### Collected data

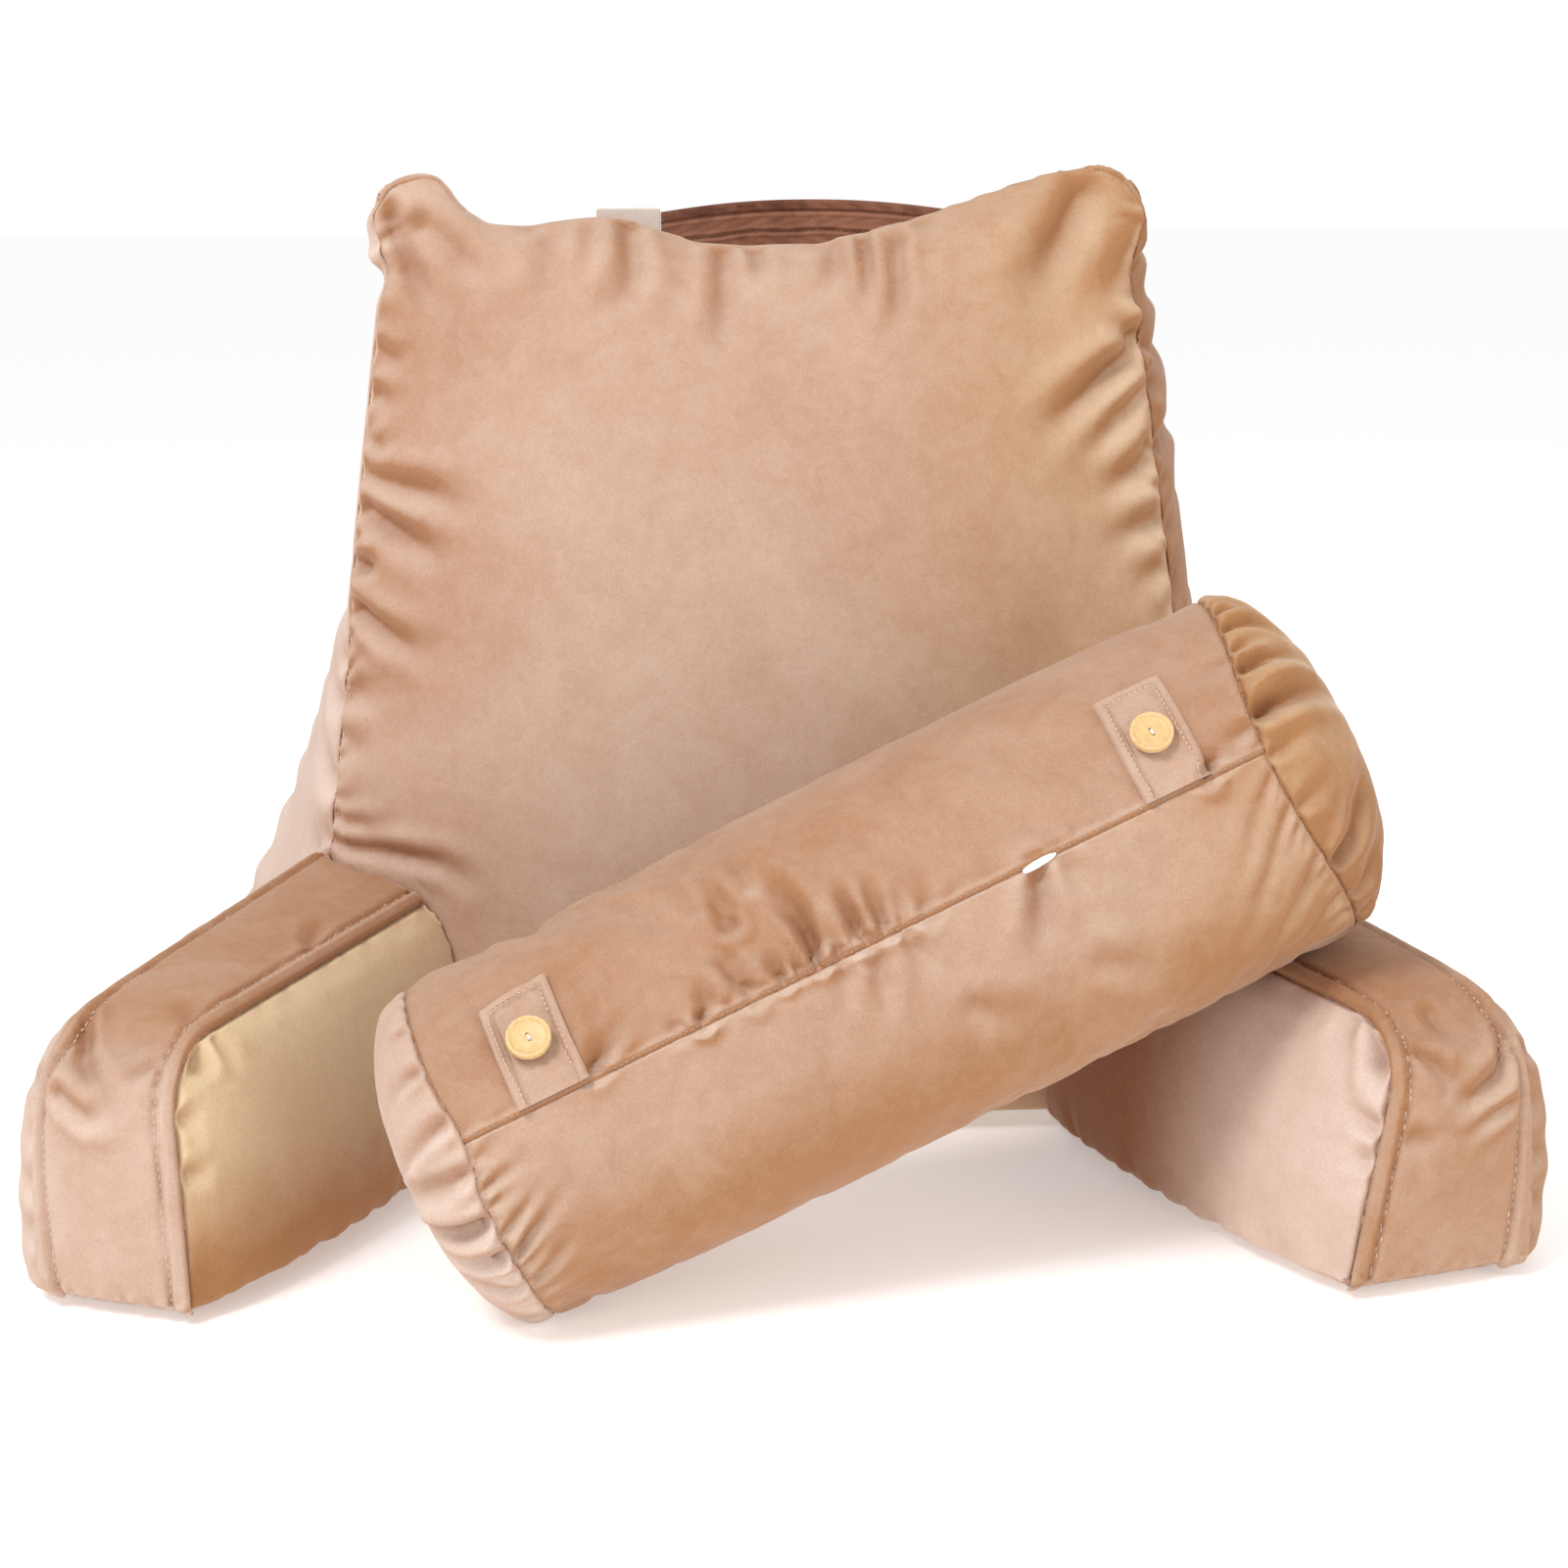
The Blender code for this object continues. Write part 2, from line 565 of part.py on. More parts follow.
def main():
    """Builds every piece; the arms are pressed back by the backrest, the right one by the roll too."""
    clear_scene()
    backrest = make_backrest()
    arm_left = make_arm("arm_left", -1.0)
    arm_right = make_arm("arm_right", 1.0)
    roll = make_roll()
    backrest_cutter = clearance_cutter("backrest_clearance", backrest)
    roll_cutter = clearance_cutter("neck_roll_clearance", roll)
    for arm in (arm_left, arm_right):
        press_against(arm, backrest_cutter)
    press_against(arm_right, roll_cutter)
    length = (ROLL_RIGHT - ROLL_LEFT).length
    for hand, distance in (("left", TAB_FROM_LEFT_SEAM), ("right", length - TAB_FROM_RIGHT_SEAM)):
        make_tab(f"button_tab_{hand}", distance)
        make_button(f"button_{hand}", distance)
    make_zip_pull()
    make_handle(backrest)


main()
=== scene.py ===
"""Looks of a back support pillow with its neck roll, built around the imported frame.

Metres, +Z up; the pillow faces -Y. Each filled cushion is a copy of its solid that is remeshed and
swollen by a short cloth simulation in which its seams are held. Seam grooves, gathers and folds are
then pressed into it. Stitches, tabs, buttons, the zip pull and the handle are other pieces.
"""

from __future__ import annotations

import logging
import math
from collections.abc import Callable, Iterator
from contextlib import contextmanager
from dataclasses import dataclass, field
from enum import Enum
from typing import ClassVar

import bmesh
import bpy
import numpy as np
from mathutils import Matrix, Vector
from mathutils.bvhtree import BVHTree

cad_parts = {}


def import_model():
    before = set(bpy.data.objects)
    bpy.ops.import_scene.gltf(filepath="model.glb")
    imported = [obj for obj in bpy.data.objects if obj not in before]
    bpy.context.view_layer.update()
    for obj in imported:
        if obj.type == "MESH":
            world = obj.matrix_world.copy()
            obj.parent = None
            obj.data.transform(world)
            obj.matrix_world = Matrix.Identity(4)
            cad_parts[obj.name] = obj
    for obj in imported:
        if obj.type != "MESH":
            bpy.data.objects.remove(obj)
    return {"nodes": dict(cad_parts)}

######

» **Set problem**
Please output the complete data exactly.

» **Response for this exercise**
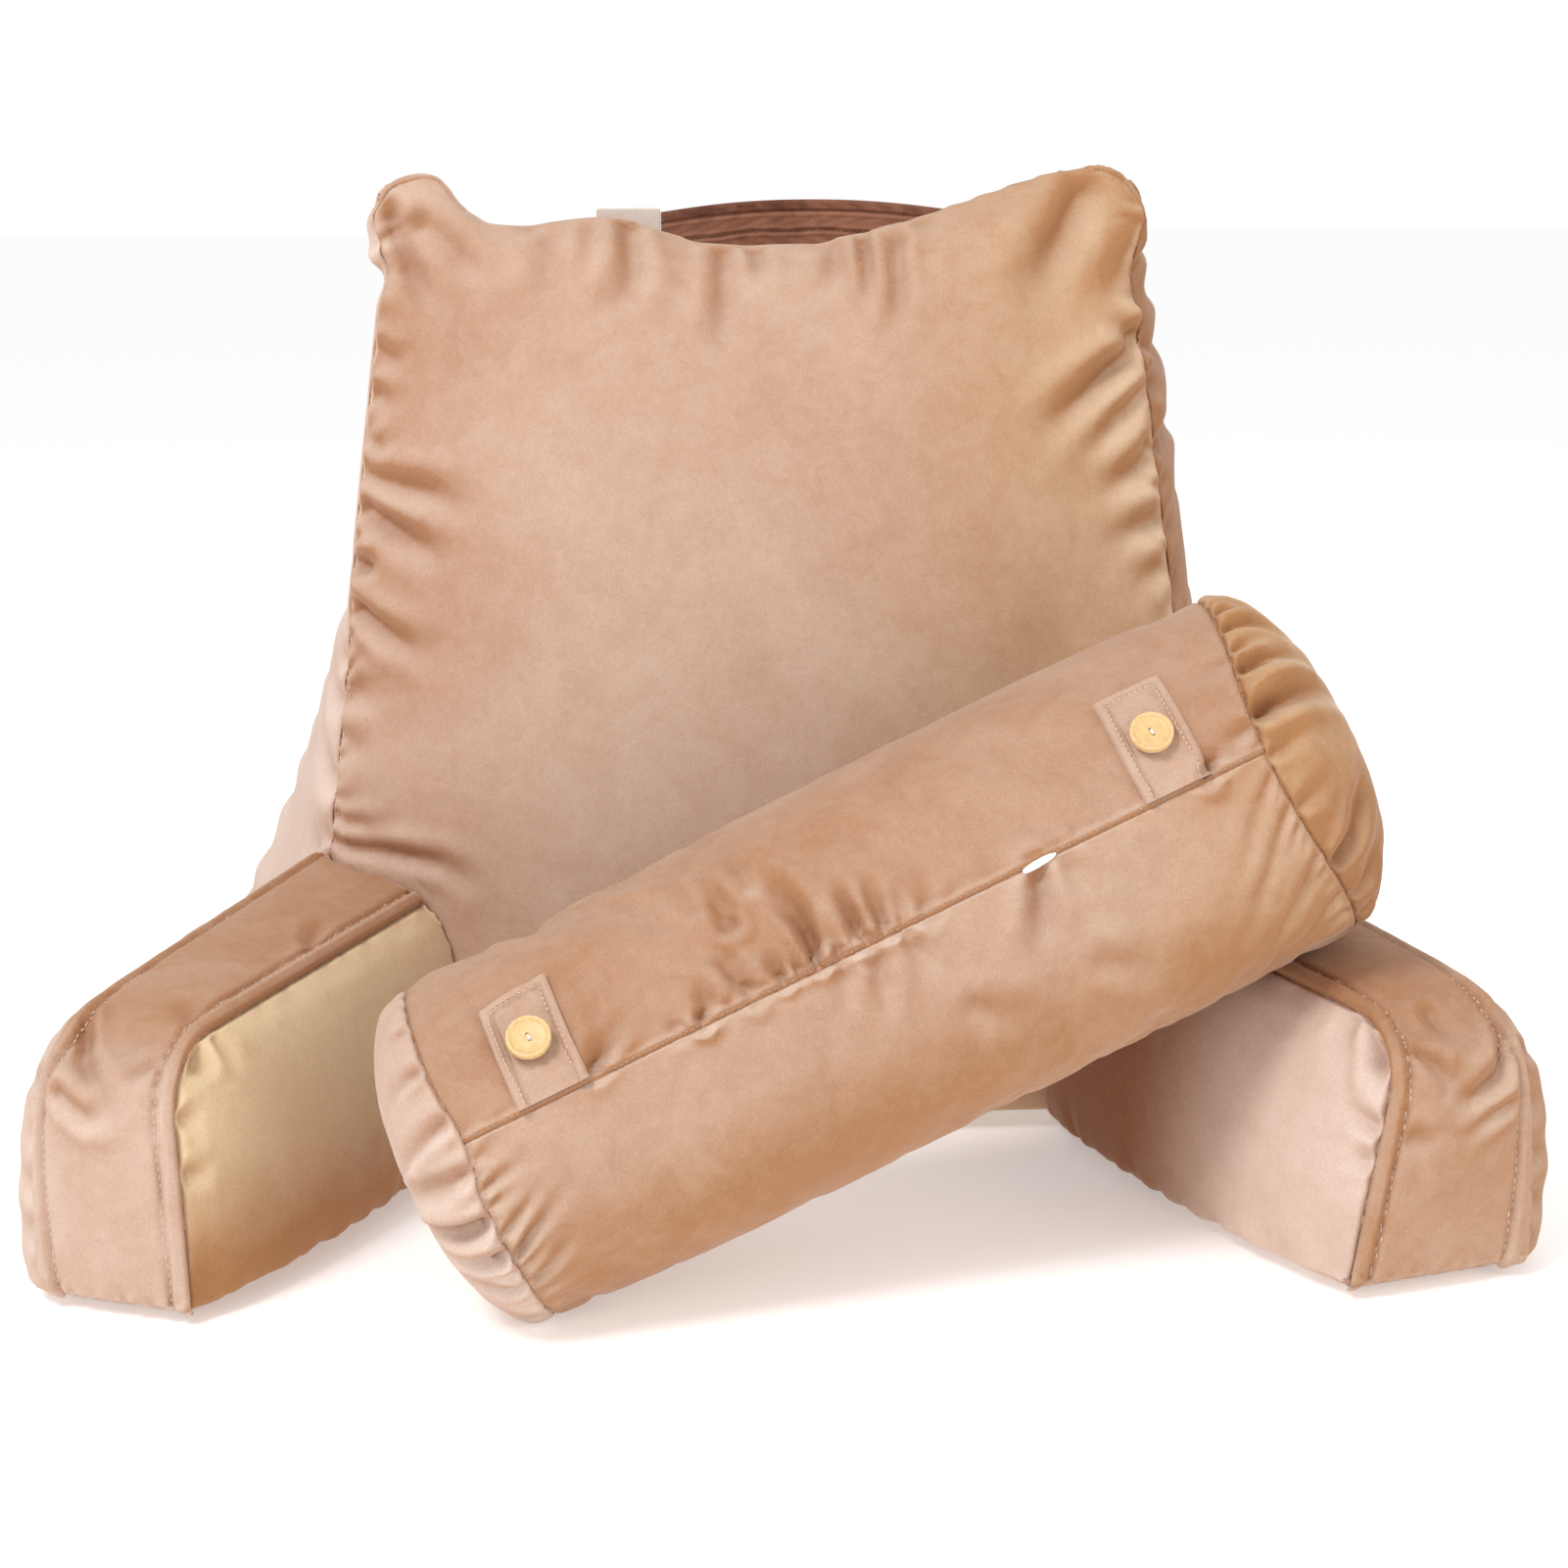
The Blender code for this object continues. Write part 2, from line 565 of part.py on. More parts follow.
def main():
    """Builds every piece; the arms are pressed back by the backrest, the right one by the roll too."""
    clear_scene()
    backrest = make_backrest()
    arm_left = make_arm("arm_left", -1.0)
    arm_right = make_arm("arm_right", 1.0)
    roll = make_roll()
    backrest_cutter = clearance_cutter("backrest_clearance", backrest)
    roll_cutter = clearance_cutter("neck_roll_clearance", roll)
    for arm in (arm_left, arm_right):
        press_against(arm, backrest_cutter)
    press_against(arm_right, roll_cutter)
    length = (ROLL_RIGHT - ROLL_LEFT).length
    for hand, distance in (("left", TAB_FROM_LEFT_SEAM), ("right", length - TAB_FROM_RIGHT_SEAM)):
        make_tab(f"button_tab_{hand}", distance)
        make_button(f"button_{hand}", distance)
    make_zip_pull()
    make_handle(backrest)


main()
=== scene.py ===
"""Looks of a back support pillow with its neck roll, built around the imported frame.

Metres, +Z up; the pillow faces -Y. Each filled cushion is a copy of its solid that is remeshed and
swollen by a short cloth simulation in which its seams are held. Seam grooves, gathers and folds are
then pressed into it. Stitches, tabs, buttons, the zip pull and the handle are other pieces.
"""

from __future__ import annotations

import logging
import math
from collections.abc import Callable, Iterator
from contextlib import contextmanager
from dataclasses import dataclass, field
from enum import Enum
from typing import ClassVar

import bmesh
import bpy
import numpy as np
from mathutils import Matrix, Vector
from mathutils.bvhtree import BVHTree

cad_parts = {}


def import_model():
    before = set(bpy.data.objects)
    bpy.ops.import_scene.gltf(filepath="model.glb")
    imported = [obj for obj in bpy.data.objects if obj not in before]
    bpy.context.view_layer.update()
    for obj in imported:
        if obj.type == "MESH":
            world = obj.matrix_world.copy()
            obj.parent = None
            obj.data.transform(world)
            obj.matrix_world = Matrix.Identity(4)
            cad_parts[obj.name] = obj
    for obj in imported:
        if obj.type != "MESH":
            bpy.data.objects.remove(obj)
    return {"nodes": dict(cad_parts)}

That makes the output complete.